For instance, Merrell’s Naroo-Pucci’s experience includes “design across performance and sport lifestyle products, brand creative and product storytelling,” per a company press release. Similarly, Crocs’ CPO since 2021, Lori Foglia, was the architect behind a new store design concept at American Eagle’s Aerie brand, Crocs highlighted in a press release announcing her appointment.
An effective CPO must bring “financial acumen” and have managed budgets with direct accountability for profits and losses, Yae said, something that’s crucial as brands look to tie as much of their efforts as possible back to the bottom line in the year ahead.
“They have to be able to balance the creative and design direction aspects,” Yae said. “They need to be well rounded and have owned the sales function and the merchandising life cycle.”
Experience across different regions is a plus — proof “they understand the demand from the regions, as opposed to just creating from the center,” (or hubs like New York, Paris and Milan), said Pill.
Not every brand will need a CPO. For now, the role is gaining the most traction in the US, particularly in mass retail, contemporary fashion, and sportswear across mid-priced apparel and accessories brands, Pill said. In luxury, however, fashion houses may see the CPO’s commercial emphasis as clashing with the creativity and vision traditionally driven by star designers and creative directors. (That said, Prada-owned Miu Miu has had a CPO, Carolina Brodasca, since 2021. Brodasca was previously CPO at Stella McCartney.)
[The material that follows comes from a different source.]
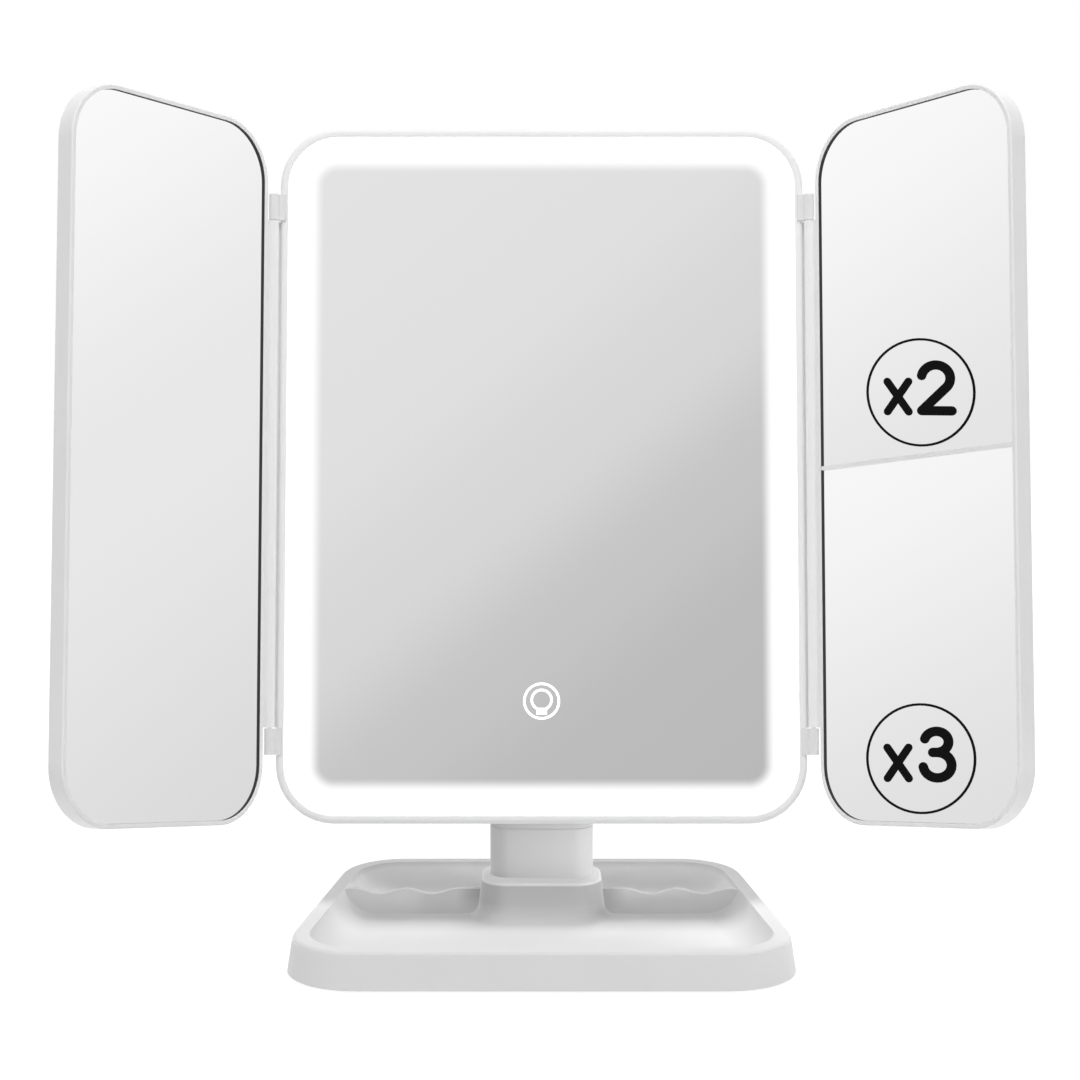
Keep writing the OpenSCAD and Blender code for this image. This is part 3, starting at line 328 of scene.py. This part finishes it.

“I don’t see a world where some of these luxury designers would report to a chief product officer rather than directly to the CEO,” Pill said.
Still, her luxury practice has been receiving an influx of calls for chief merchants (in many cases, companies are hiring one for the first time) — a role nearly identical to CPOs — which signals a renewed focus on product and sales, regardless of the title.
“We’re back in a world where we touch things — where we appreciate craftsmanship at every level,” she said. “So the products need to be consistent, coherent, and commercially sound.”